The heat’s the only thing that should be SCORCHING
Sun is a great provider of essential vitamin D but, too much at one time, can lead to sunstroke, heat exhaustion and too many UV (ultraviolet) rays, even on days when the sky is overcast.
Babies and children, people with fair skin and hair, and anyone working outside are at particular risk, as is anyone with a family history of skin cancer. With the best intentions, applying sunscreen once a day just isn’t going to offer the right level of protection. Instead there are a number of measures that should be used in combination to avoid long-term skin damage.
A lack of water, excess alcohol, extreme exercise, tight clothing and hot sun simply don’t mix. Children, those with long-term health conditions like diabetes and heart trouble, and the elderly must take particular care with hydration, ensuring they drink enough to help their body to keep itself cool. If not, they could develop heat exhaustion which, whilst usually not serious can, if left longer, turn into heatstroke and need emergency treatment.
If you are with someone who is experiencing a headache, feeling dizzy, confused, nauseous, has clammy skin, cramps, a fast pulse rate and/or a high temperature they could be suffering from heat exhaustion.
Move them to a cool place, lie them down with their feet slightly raised and ensure they drink lots of water, hydration or sports drinks. Fanning them and spraying their skin with cool water will soon have them feeling better. However, if they still feel unwell after half an hour, are still very hot but no longer sweating, have a temperature of more than 40°C, experience a fit, lose consciousness, are short of breath, or are non-responsive, call 15 straight away.
Keep an eye on your skin and note anything new, unusual or which may be changing. A sore which keeps coming back or doesn’t heal, a mole which changes in size, shape or colour, or a mole that itches or bleeds easily should send you straight off for a check-up at the doctors.
The Skin Cancer Organisation (www.skincancer.org) provides images and information on the ABCDE acronym and the Ugly Duckling system for checking moles. It also explains basal cell carcinoma, the most common form of skin cancer, and its rival, Squamous Cell Carcinoma.
Asymmetry: Moles are usually symmetrical
Border: Common moles have smooth borders
Colour: Benign moles are usually one shade of brown
Diameter or Dark: Most moles are about 6mm in diameter. If it’s larger than this or darker than the norm, have it checked. Although rare, some amelanotic melanomas are colourless.
Evolving: Has a mole changed in any of these aspects, is it crusting or bleeding? In addition, look out for the odd one out with:
Ugly Duckling: imagine your moles as a family. They will all look like each other. If one stands out because of its colour, size and shape, that ugly duckling needs to be looked at. It’s important to remember that melanomas can appear anywhere, even in places where the sun has definitely not shone! Check yourself over when in the shower or applying body lotion and perhaps even have an annual appointment with your dermatologist to ensure early detection. With this knowledge at hand, keep safe and enjoy your time in the sun!

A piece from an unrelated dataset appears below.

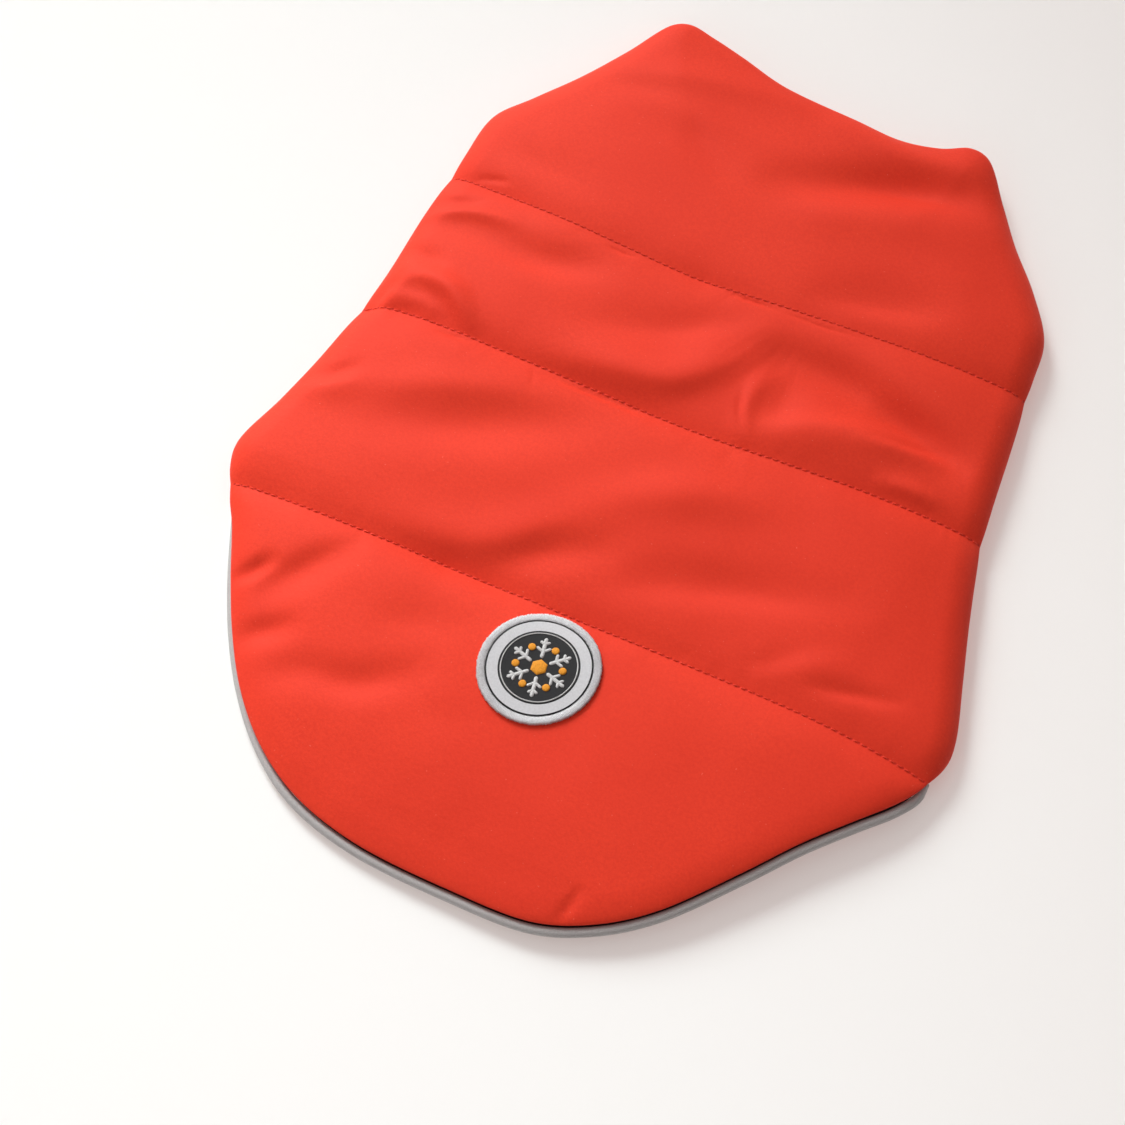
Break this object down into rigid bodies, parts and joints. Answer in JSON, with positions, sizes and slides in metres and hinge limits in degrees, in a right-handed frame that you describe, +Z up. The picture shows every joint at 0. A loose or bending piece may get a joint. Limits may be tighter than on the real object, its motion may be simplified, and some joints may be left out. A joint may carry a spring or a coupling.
{
  "type": "cat winter coat",
  "caption": "Red quilted padded coat for a cat, folded shut and laid flat with its back up: grey piping round the tail hem, a round patch near the tail.",
  "frame": {"origin": "middle of the coat's bounding box, on the table it lies on", "axes": "+Z up from the table, +Y from the tail hem to the neck, +X to the right across the back"},
  "size_m": [0.2555, 0.3235, 0.0191],
  "materials": {
    "red_softshell": "matt brushed softshell",
    "folded_softshell": "matt brushed softshell, dark lining between the layers",
    "grey_piping": "smooth woven piping with a faint silver sheen",
    "black_tape": "matt woven tape",
    "patch_field": "matt woven badge",
    "patch_border": "pale grey overlocked thread"
  },
  "bodies": {
    "root": {"back_panel": "red_softshell", "folded_layers": "folded_softshell", "hem_piping": "grey_piping", "piping_tape": "black_tape", "patch": "patch_field", "patch_border": "patch_border"}
  },
  "joints": []
}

I have never tanned easily. I just went red which faded to nothing. I tried sun beds in my early 20s and gained a slight colour but not much. In my early 40s a mole appeared on my shin and grew quickly. It was an irregular shape with a black dot. Pathology confirmed it was a malignant melanoma. Surgery followed when they also removed five other moles, one of which turned out to be a basal cell carcinoma. Interestingly the specialist said that many women develop melanomas on the lower leg. It’s often the part on show, especially when sitting down, even if the rest of the body is in the shade. Several years later a carcinoma was removed from my shoulder, and then a spot became annoying between my nose and top lip. It would appear, itch, bleed and disappear. The dermatologist said it was skin cancer and referred me to a plastic surgeon who used the natural line of my upper lip to gain access and remove it. Since then I have had another two carcinomas removed. Now I avoid the sun, particularly between 12 and 2pm, cover up my arms and legs and use SPF 20 on my face every day. I also have annual checks with a dermatologist.
The moral of the story: if you spot anything different or unusual with your skin, see your doctor or dermatologist straight away. Yes it’s scary but when caught early, skin cancer can be removed before it causes more serious problems.
The reader’s details can be provided upon written request.